IBM has verified that its recent round of layoffs affected its Watson Health unit, which is focused on applying artificial intelligence to the healthcare space.
Spokesman Doug Shelton told The Herald Sun that the situation “affects a small percentage of our global Watson Health workforce as we move to more technology-intensive offerings, simplified processes and automation to drive speed.” He did not specify how many individuals lost their jobs.
Previous reports told a different story. Before Memorial Day weekend, The Register reported IBM laid off 50 to 70 percent of Watson staff members at offices in Dallas, Texas; Ann Arbor, Michigan; Cleveland, Ohio; Denver, Colorado; and elsewhere.

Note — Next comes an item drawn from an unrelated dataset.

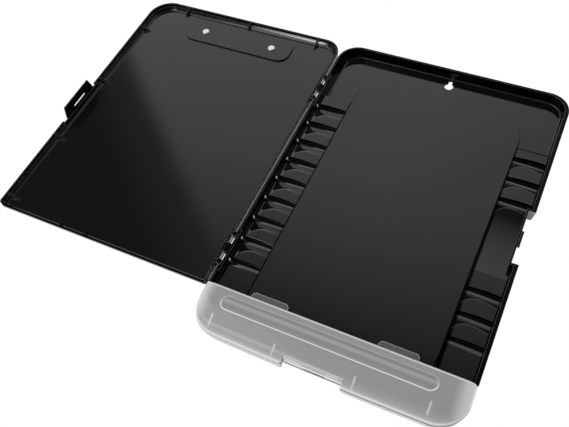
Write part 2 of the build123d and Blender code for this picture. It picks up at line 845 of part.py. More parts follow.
# Clip: plate riveted in the pocket, rod, spring and jaw
with BuildPart() as clip_base_plate:
    with BuildSketch(Plane.XY.offset(pocket_z - clip_plate_t)):
        with Locations((clip_x, pocket_mid_y)):
            RectangleRounded(clip_plate_l, clip_plate_w, 5.0)
        with Locations((clip_x - rivet_span / 2, clip_y), (clip_x + rivet_span / 2, clip_y)):
            Circle(rivet_r, mode=Mode.SUBTRACT)
    extrude(amount=clip_plate_t)
    for side in (-1, 1):
        middle = clip_x + side * plate_ear_x
        low = middle - ear_plate_t / 2
        high = middle + ear_plate_t / 2
        add(ring_prism("x", (rod_y, rod_z), ear_plate_r, low, high))
        half_foot = ear_plate_r + 1.2
        add(block(low, high, rod_y - half_foot, rod_y + half_foot, rod_z + 1.2, pocket_z - 0.2))
        add(block(low, high, rod_y - ear_plate_r, rod_y + ear_plate_r, rod_z, pocket_z - 0.2))
        add(ring_prism("x", (rod_y, rod_z), rod_r, low - 1, high + 1), mode=Mode.SUBTRACT)
clip_base_plate.part.label = "clip_base_plate"

rivet_low = pocket_z - clip_plate_t
rivet_high = lid_in_z + pocket_depth
for name, side in (("left", -1), ("right", 1)):
    with BuildPart() as clip_rivet:
        with Locations((clip_x + side * rivet_span / 2, clip_y, (rivet_low + rivet_high) / 2)):
            Cylinder(rivet_r, rivet_high - rivet_low + 1.0)
        with Locations((clip_x + side * rivet_span / 2, clip_y, rivet_high + rivet_head_t / 2)):
            Cylinder(rivet_head_r, rivet_head_t)
        fillet(clip_rivet.edges().group_by(Axis.Z)[-1], 0.9)
        with Locations((clip_x + side * rivet_span / 2, clip_y, rivet_low - 0.4)):
            Cylinder(rivet_head_r - 0.6, 0.8)
        fillet(clip_rivet.edges().group_by(Axis.Z)[0], 0.5)
    clip_rivet.part.label = "clip_rivet_" + name
    export_step(clip_rivet.part, "parts/clip_rivet_" + name + ".step")

with BuildPart() as clip_pivot_rod:
    add(ring_prism("x", (rod_y, rod_z), rod_r, clip_x - rod_half, clip_x + rod_half))
    chamfer(clip_pivot_rod.edges().filter_by(GeomType.CIRCLE), 0.25)
clip_pivot_rod.part.label = "clip_pivot_rod"

jaw_line = [
    (rod_y - 25.5, lid_out_z - 0.55),
    (rod_y - 23.2, lid_out_z - 1.3),
    (rod_y - 15.0, 1.9),
    (rod_y - 7.0, 0.75),
    (rod_y, 0.6),
    (rod_y + 8.0, 0.65),
    (rod_y + 12.5, 1.1),
]
jaw_faces = []
for side in (-1, 1):
    edge_points = []
    for index, (y, z) in enumerate(jaw_line):
        before = jaw_line[max(index - 1, 0)]
        after = jaw_line[min(index + 1, len(jaw_line) - 1)]
        along = Vector(after[0] - before[0], after[1] - before[1]).normalized()
        edge_points.append((y - along.Y * side * jaw_t / 2, z + along.X * side * jaw_t / 2))
    jaw_faces.append(edge_points)
with BuildPart() as clip_jaw:
    with BuildSketch(Plane.YZ.offset(clip_x - jaw_w / 2)):
        with BuildLine():
            Spline(*jaw_faces[0])
            Spline(*jaw_faces[1])
            Line(jaw_faces[0][0], jaw_faces[1][0])
            Line(jaw_faces[0][-1], jaw_faces[1][-1])
        make_face()
    extrude(amount=jaw_w)
    for side in (-1, 1):
        middle = clip_x + side * jaw_ear_x
        low = middle - ear_plate_t / 2
        high = middle + ear_plate_t / 2
        add(ring_prism("x", (rod_y, rod_z), jaw_ear_r, low, high))
        add(block(low, high, rod_y - jaw_ear_r, rod_y + jaw_ear_r, 0.6, rod_z))
        add(ring_prism("x", (rod_y, rod_z), rod_r + rod_fit, low - 1, high + 1), mode=Mode.SUBTRACT)
clip_jaw.part.label = "clip_jaw"

# Torsion springs on the rod, one leg on the plate and one over the lever
pitch = 2 * spring_wire_r + 0.12
coil_l = pitch * spring_turns
coil = Helix(pitch, coil_l, spring_mean_r)
turns = sweep(Plane(origin=coil @ 0, z_dir=coil % 0) * Circle(spring_wire_r), path=coil)
with BuildPart() as clip_spring:
    for middle in (clip_x - spring_x, clip_x + spring_x):
        start_x = middle - coil_l / 2
        end_x = middle + coil_l / 2
        add(Pos(start_x, rod_y, rod_z) * Rot(0, 90, 0) * turns)
        leg_z = rod_z + spring_mean_r
        add(ring_prism("y", (end_x, leg_z), spring_wire_r, rod_y - 6.5, rod_y))
clip_spring.part.label = "clip_spring"

export_step(base_tray.part, "parts/base_tray.step")
export_step(lid_panel.part, "parts/lid_panel.step")
export_step(lid_latch_tab.part, "parts/lid_latch_tab.step")
export_step(compartment_tray.part, "parts/compartment_tray.step")
export_step(compartment_cover.part, "parts/compartment_cover.step")
export_step(cover_latch_tab.part, "parts/cover_latch_tab.step")
export_step(clip_base_plate.part, "parts/clip_base_plate.step")
export_step(clip_pivot_rod.part, "parts/clip_pivot_rod.step")
export_step(clip_jaw.part, "parts/clip_jaw.step")
export_step(clip_spring.part, "parts/clip_spring.step")
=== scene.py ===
"""Finish and stage for a flat storage clipboard: black moulded case and lid, a translucent
pencil compartment and a riveted clip, photographed lying open on white."""

import bpy
from mathutils import Euler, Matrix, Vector

bl_info = {
    "name": "Storage clipboard finish",
    "version": (1, 0, 0),
    "blender": (4, 5, 0),
    "location": "View3D > Sidebar > Clipboard",
    "description": "Materials, edges, light and camera for a flat storage clipboard",
    "category": "Object",
}

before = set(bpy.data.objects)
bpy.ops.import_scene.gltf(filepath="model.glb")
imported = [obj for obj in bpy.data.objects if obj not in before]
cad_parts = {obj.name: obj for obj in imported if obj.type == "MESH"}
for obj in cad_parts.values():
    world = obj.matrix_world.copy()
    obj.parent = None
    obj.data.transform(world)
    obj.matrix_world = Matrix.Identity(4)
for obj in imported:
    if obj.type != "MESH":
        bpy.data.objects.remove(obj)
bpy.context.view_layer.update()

MOULDED_NODES = ("base_tray", "lid_panel", "lid_latch_tab")
FROSTED_NODES = ("compartment_tray", "compartment_cover", "cover_latch_tab")
PLATED_NODES = ("clip_base_plate", "clip_jaw", "clip_rivet_left", "clip_rivet_right")
WIRE_NODES = ("hinge_pin_near", "hinge_pin_far", "clip_pivot_rod", "clip_spring")

# Sizes that the materials follow, in millimetres in each node's own frame.
# A pair is a span: from and to, along X, Y or Z as its name says.
SEAM_Y = -134.5
RIM_Z = (9.0, 9.3)
HINGE_SIDE_X = (-124.6, -119.0)

# Raised floor
PLATEAU_MID = 0.5
PLATEAU_HALF = 85.3
PLATEAU_CORNER = 30.0
PLATEAU_FAR = 142.0
PLATEAU_WALL_Z = (3.4, 8.3)
# Widths of the painted shade line along the crease, left and right
CREASE_LEFT = 0.95
CREASE_RIGHT = (0.7, 2.3)

# Strips down both sides and their cells, counted from the far end
LEFT_STRIP_X = (-113.6, -85.2)
RIGHT_STRIP_X = (86.0, 114.5)
LEFT_STRIP_END = 109.0
RIGHT_STRIP_END = 104.9
STRIP_TOP_Z = (6.0, 8.3)
CELLS_Y = (-106.5, 92.0)
CELL_FIRST = 90.6
CELL_PITCH = 24.4
CELL_LAST_DEEP = 7.0
CELL_AT_SCOOP = 4.0

# Latch recess in the right wall, and the ledge along the lid's far side
RECESS_FAR = 35.0
RECESS_X = (113.0, 114.0)
LID_STEP = 10.6
LEDGE_Y = (170.0, 176.0)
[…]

The site reported the layoffs affected companies IBM acquired to help its Watson unit, including Truven, a data analytics firm; Merge, a medical imaging company; and population health management business Phytel.
The article in The Register cited inside sources and the Watching IBM Facebook page.
Overall, the exact extent of the layoffs remains unclear. IBM hasn’t filed a mass-layoff notice under the Worker Adjustment and Retraining Notification Act in North Carolina, Texas or Ohio. Companies are required to file when a layoff impacts over 50 people amounting to a third or more of the staff at one site of employment, according to The Herald Sun.
IBM Watson Health and its approach have faced scrutiny as of late.
A 2017 interview with a former IBM employee who worked in the company’s life sciences group showed the hype around AI’s impact on healthcare was also felt internally at the company. He explained that though marketing budgets were large, the talk never materialized into a tangible off-the-shelf product.
In the article published last September, the employee said he has heard dissatisfaction from his former colleagues. “There’s a lot of frustration there. A lot of infighting and a lot of power jockeying and a lot of politics going on,” he said. “So people are getting fed up and leaving left and right.” He mentioned four people have reached out to him to see if they could get a job at his new employer.
Additionally, one of the tech giant’s projects in the healthcare sector made headlines for its lack of success. MD Anderson Cancer Center and IBM Watson’s relationship ended when the project failed to meet its goals, according to Forbes.
Last spring, a venture capitalist — Chamath Palihapitiya, CEO and founder of Social Capital — notably called Watson “a joke.” He pointed to Google and Amazon as companies he would take seriously in the space. “I think what IBM is excellent at is using their sales and marketing infrastructure to convince people who have asymmetrically less knowledge to pay for something,” Palihapitiya said.